One-Time Gene Therapy Delivered Neurosurgically Delivered to Striatum Provided Sustained Motor Function Improvements in Parkinson Disease 

09/18/2020

In an open-label phase 1b trial (NCT01973543), participants were treated with an adeno-associated viral vector containing DNA encoding for aromatic L-amino acid decarboxylase (VY-AADC now named NBIb-1817). The gene therapy was neurosurgically delivered directly to the striatum of 15 participants with advanced Parkinson disease (PD). As assessed by the modified Hoehn & Yahr scale, 14 of 15 participants treated with VY-AADC continued to show an improvement in disease staging after 3 years.

In the 3 years since receiving the 1-time treatment, participants had reduced mean on-time (as per self-reported diary) by a mean -0.15 to -1.91 hours from a baseline of 4.28 to 4.93 hours. On time without troublesome dyskinesia increased by a mean 0.26 to 2.23 hours from a baseline of 10.32 to 10.46 hours. Participants in this study also had motor function improvements of 0.2 to 19.0 points improvement on the clinician-administered Unified Parkinson Disease Rating Scale (UPDRS). Participants in the 2nd and 3rd cohorts reduced their required daily levodopa-equivalent dose by a mean -322.0 and -441.2 mg/day, respectively, from a baseline of 1507.0 and 1477.0 mg/day, respectively.

In a second open-label safety study (NCT03065192), 2 years after treatment, 7 participants had an average mean decrease in off time of 3.2 hours and an increase in time without troublesome dyskinesia of 2.1 hours from baselines of 9.3 and 6.6, respectively. These individuals also showed motor function improvements at this timepoint, with improved UPDRS Part III off medication scores representing a mean -12.0 points improvement from the baseline mean of 34.4 points. These individuals also had reduced daily levodopa-equivalent dose (mean -439.5 mg/day; baseline 1500.9 mg/day). 

“It is promising to see that after 3 years, a single administration of one-time investigational gene therapy treatment NBIb-1817 showed sustained reduction in “Off” time, as well as improvement in “on” time without troublesome dyskinesia and other measures of motor function in patients with Parkinson’s disease,” said Chad Christine, M.D., primary author, a lead investigator of the study and Professor of Neurology at the University of California, San Francisco (UCSF) Weill Institute for Neurosciences. “Parkinson’s disease patients’ motor function would be expected to worsen over three years, making these results very encouraging. The standard of care for advanced Parkinson’s disease has not significantly changed in decades and it is our hope that NBIb-1817 has the potential to become the first gene therapy for Parkinson’s disease.”

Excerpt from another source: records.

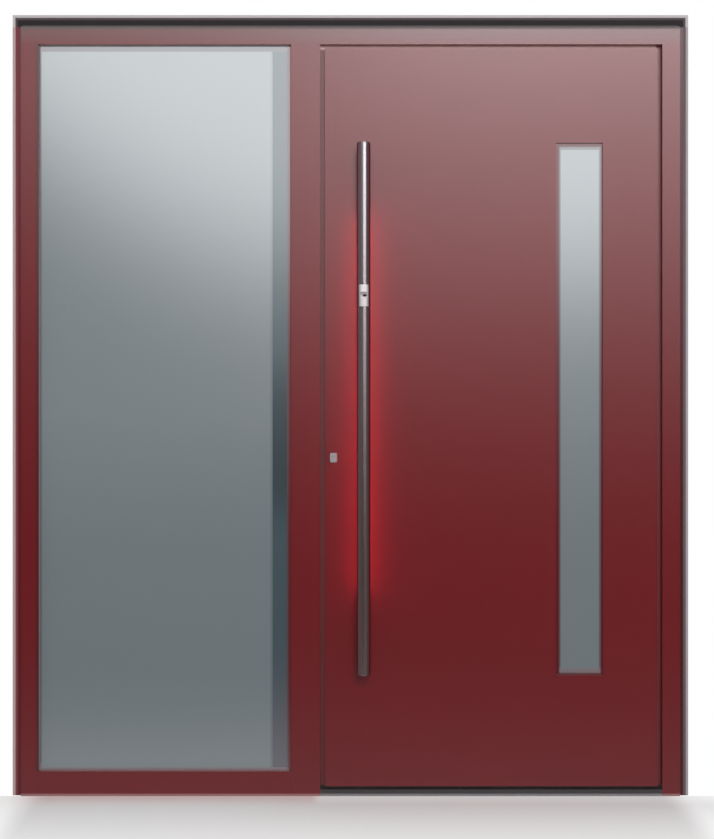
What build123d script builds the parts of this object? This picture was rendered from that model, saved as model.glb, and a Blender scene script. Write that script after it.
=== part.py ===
from build123d import *
import os

# An aluminium front door with a fixed glazed side light, to stand in a wall opening.
# Seen from outside the side light is on the left and the leaf on the right, hung on its right side,
# and it opens inwards. The outside face looks towards -Y, +X is to the right and +Z is up.
# The origin is on the floor line, at the middle of the overall width and of the frame's depth.
# In the helpers v is the depth behind the outside face, so y = v - DEPTH / 2. Millimetres throughout.

# Overall size
WIDTH = 2000.0
HEIGHT = 2310.0
DEPTH = 85.0

# Dark joint trims between the red frame and the wall
TRIM_SIDE = 26.0
TRIM_HEAD = 36.0
TRIM_SETBACK = 10.0
TRIM_DEPTH = 65.0
TRIM_GROOVE_V = 28.0
TRIM_GROOVE_WIDTH = 24.0
TRIM_GROOVE_DEPTH = 6.0

# Frame members: a cover with an outer lip, and a deeper core behind it
FRAME_FACE = 52.0
LIP_REACH = 20.0
LIP_THICKNESS = 14.0
MULLION_CENTRE_X = -132.5
MULLION_FACE = 87.0
RAIL_FACE = 73.0
HARDWARE_GROOVE_WIDTH = 16.0
HARDWARE_GROOVE_DEPTH = 3.0
HARDWARE_GROOVE_V = 72.0

# Holes for the anchors that fix the jambs to the wall
FIXING_DIAMETER = 8.0
FIXING_V = 57.0
FIXING_END_INSET = 200.0
FIXINGS_PER_SIDE = 4

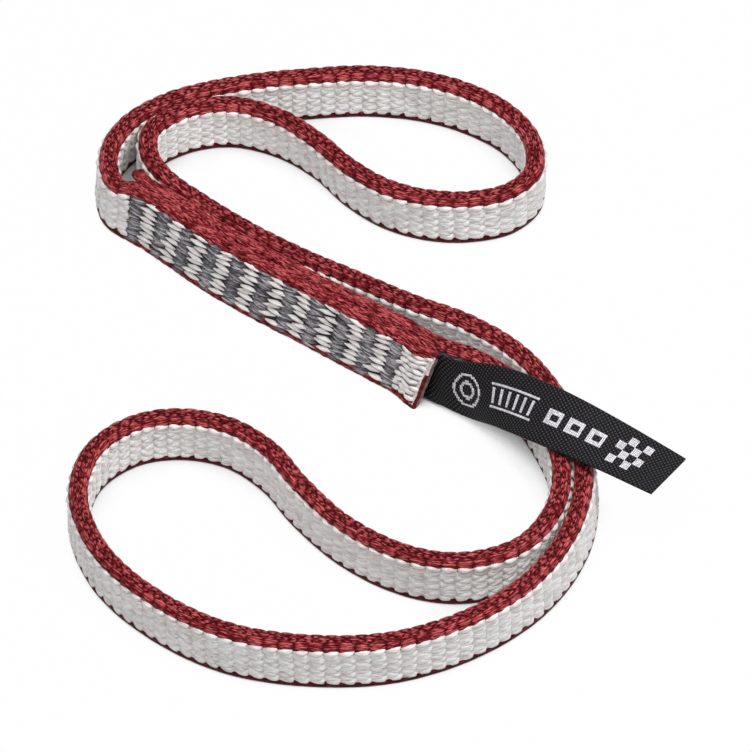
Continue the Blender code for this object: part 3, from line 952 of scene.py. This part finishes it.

Preliminary safety data from both studies suggest that the gene therapy was well-tolerated, with no study drug-related serious adverse events (SAEs) reported. The most common adverse events reported were headache, hypoesthesia, and musculoskeletal pain (NCT01973543), and upper respiratory tract infection, headache, nausea, and depression (NCT03065192).
A phase 2 placebo-surgery controlled study (NCT03562494) of the gene therapy, which had been suspended because of the COVID-19 pandemic, is expected to resume and is actively enrolling participants patients who have been diagnosed with PD for at least 4 years and have at least  hours of off time during the day as measured by a validated self-reported patient diary.